The blueprint gained immediate endorsement from Christchurch Recovery Minister Gerry Brownlee, and may have assisted in securing renewed public commitment by the government to increased funding for the Canterbury rebuild.

"The Cameron Partners report makes it clear some major areas of financial uncertainty are causing headaches for Christchurch city, including the cost of repairing and replacing the city’s essential horizontal infrastructure," said Brownlee. That was why the June 2013 cost-sharing agreement between central and local government had included a cost review by Dec 1 this year.

"We are confident Christchurch city has the balance sheet capacity and political leadership to meet these challenges," said Brownlee of the one year-old council leadership, which largely replaced a council previously regarded as divided and dysfunctional even before the 2010 and 2011 quakes flattened much of the city.

Labour Party Canterbury recovery spokesperson Ruth Dyson said there "plenty of options" for funding the Christchurch rebuild, but asset sales would "leave the city worse off financial and strategically in the long term" and were not an option.

However, Dalziel, a former Labour Cabinet Minister, said the release of up to $400 million from the CCC balance sheet was a "prudent proposal" against total council assets of $8.3 billion, and that the council would retain a right of first refusal to repurchase shares sold to any strategic investor.

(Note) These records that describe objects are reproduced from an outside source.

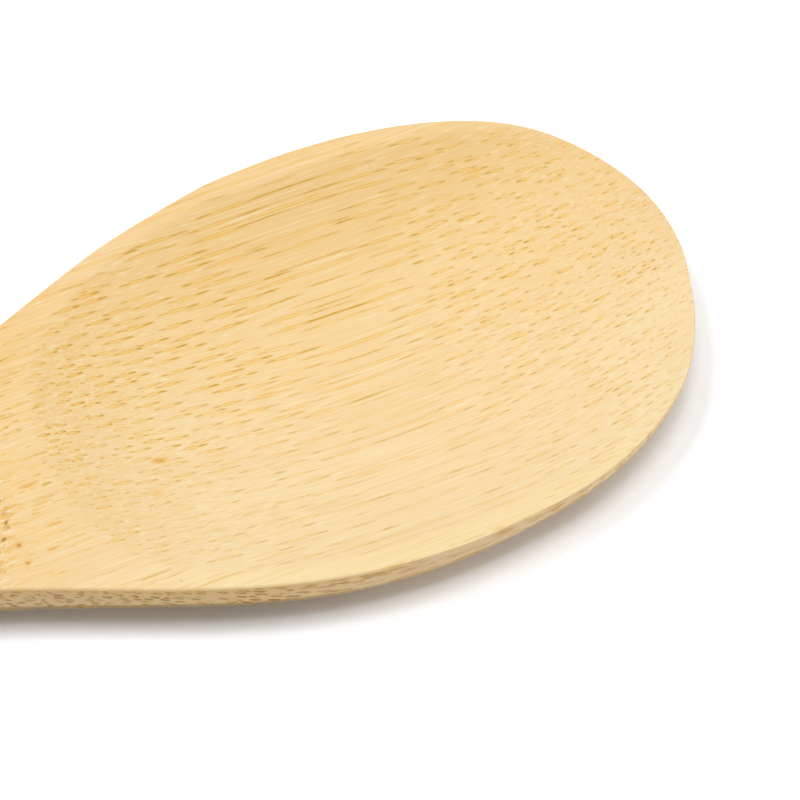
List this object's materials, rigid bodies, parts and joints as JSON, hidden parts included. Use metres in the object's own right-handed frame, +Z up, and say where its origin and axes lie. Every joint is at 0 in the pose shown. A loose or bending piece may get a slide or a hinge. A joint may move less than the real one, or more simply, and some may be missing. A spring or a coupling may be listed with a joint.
{
  "type": "cooking spoon",
  "caption": "One-piece bamboo cooking spoon: oval bowl with a shallow dish and flat rim, rounded underside, and a long straight handle with a hanging hole.",
  "frame": {"origin": "on the surface the spoon rests on, under the middle of its overall length and width", "axes": "+X along the spoon from the handle to the tip of the bowl, +Z up out of the dish, +Y to the left seen from the handle"},
  "size_m": [0.3, 0.062, 0.0111],
  "materials": {
    "bamboo": "sanded, unvarnished, lightly oiled satin"
  },
  "bodies": {
    "root": {"spoon": "bamboo"}
  },
  "joints": []
}
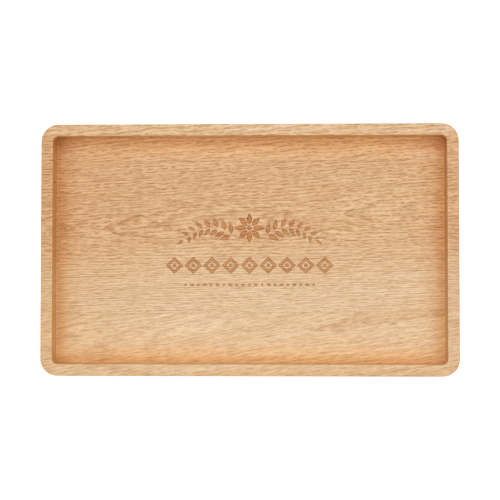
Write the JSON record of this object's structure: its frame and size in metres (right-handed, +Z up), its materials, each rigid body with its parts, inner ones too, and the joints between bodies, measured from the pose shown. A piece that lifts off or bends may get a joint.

There would be no shares offered to the public, unlike the government's recently completed partial privatisation programme.

"We will be making it clear that if a decision is made to release the capital, CCC proposes to maintain our key infrastructure assets, which are Christchurch International Airport, of which we own 75% with central government owning the balance over which the council has the right of first refusal, followed by Ngai Tahu, the Lyttelton Port Company, a publicly listed company in which we hold 79.6% of shares, and Orion, of which we own 89% alongside the Selwyn District Council."

Public consultations on the proposals will take place over two months, beginning Sept 4, the fourth anniversary of the first of the series of quakes that "changed our city forever."

"This will be a defining moment for our city, a turning point in our recovery," Dalziel said.

The Cameron Partners report portrays the choices about council-owned strategic assets as choices relating not only to funding the city's part of the rebuild, although it notes "there is considerable scope to impact CCC's funding position through partial sale, where CCC retains control, if it considers that its strategic objectives can be met through partnership or other arrangements."

However, it says the current ownership arrangements are "sub-optimal" for the rebuild and reflect CCC's pre-quake asset management approach, which was to maintain a "steady state" approach.

Instead, it proposes creating a new asset-holding entity which would undertake a "respecification and realignment of their (CCC commercial subsidiaries') existing mandates into one which is focused on CCC's challenges/objectives in relation to rebuilding a new city and managing the transition from Crown involvement to council control."